Beginning in 2008, Representative Barney Frank secured $3 million in funding for design of the replacement station. 30% design plans were released in July 2013, at which point construction was estimated to cost $11.5 million. 100% design was completed in January 2017, with construction scheduled for April 2017.

The 100% design was unveiled at a public meeting in February 2017. It includes a full-length high-level platform on the north side of the tracks, with ramps to provide an accessible route to the village center. Because the platform would be on the opposite side of the tracks from the other Newton stations, a new interlocking would be added east of the station. Although the improved access to the village center was popular with residents, the new station design was criticized by transit advocates because it would likely degrade service on the line. Trains switching tracks to access Auburndale station would prevent trains from passing in the opposite direction, which could reduce the number of trains that could be operated on the line. The MBTA did not perform traffic modeling to determine whether the station design would cause operational issues.
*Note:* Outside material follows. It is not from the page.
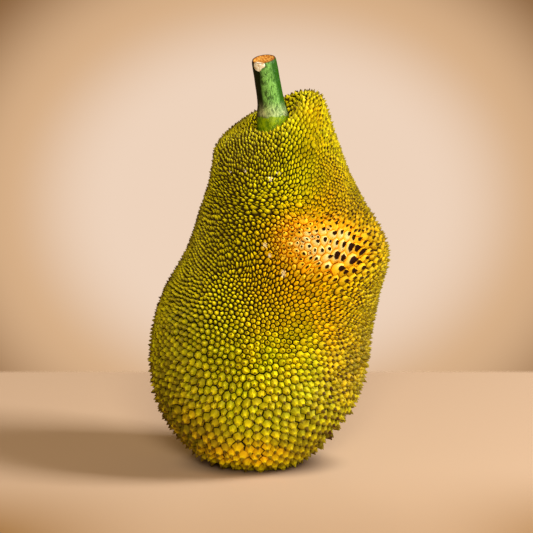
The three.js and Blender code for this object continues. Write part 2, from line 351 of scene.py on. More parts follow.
def grown(point):
    """How much of its height a spine has: all of it, but none against the stalk in the hollow."""
    height = point[..., 2] - STALK_FOOT[2]
    distance = np.linalg.norm(point[..., :2] - stalk_middle(np.maximum(height, 0)), axis=-1)
    return np.where(height < 0, 1, smooth_step(*STALK_CLEAR, distance))


def stands(pitch):
    """How tall a spine of a pitch stands, 0.5 + 0.95 pitch, less 0.4 of what the pitch is over 6."""
    return SPINE_LEAST + SPINE_PER_PITCH * pitch - SPINE_BLUNTER * np.maximum(pitch - SPINE_WIDE, 0)


def sum_by(values, index, count):
    """Adds rows of three values up by index."""
    return np.stack([np.bincount(index, values[:, k], count) for k in range(3)], axis=1)


def unit(vectors):
    """Each vector over its length."""
    return vectors / np.maximum(np.linalg.norm(vectors, axis=-1, keepdims=True), 1e-12)


rng = np.random.default_rng(7)
start = spiral()
spine_size = np.clip(rng.normal(1, SIZE_SPREAD, len(start)), *SIZE_LIMITS)
spines = settle(start, spine_size)
cells = triangles(spines)
count, corners = len(spines), len(cells)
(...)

The proposal was abandoned due to service impacts. A new set of accessibility plans, with all three Newton stations receiving identical new platforms on the north side, were announced in 2019. Design reached 30% in November 2020 and was expected to be complete in spring 2022. The designs were later changed to have two platforms to reduce operational impacts. The new design reached 30% completion in early 2022, with design completion expected in February 2024. Drilling for geotechnical surveying took place in October–December 2022. Design work for the Newton stations was paused at 75% completion in September 2023 because project costs had risen to $255 million.

The MBTA unsuccessfully applied for a federal grant for the projects in January 2024. In April 2024, lacking the federal funding, the MBTA indicated that it would proceed with Newtonville before Auburndale or West Newton.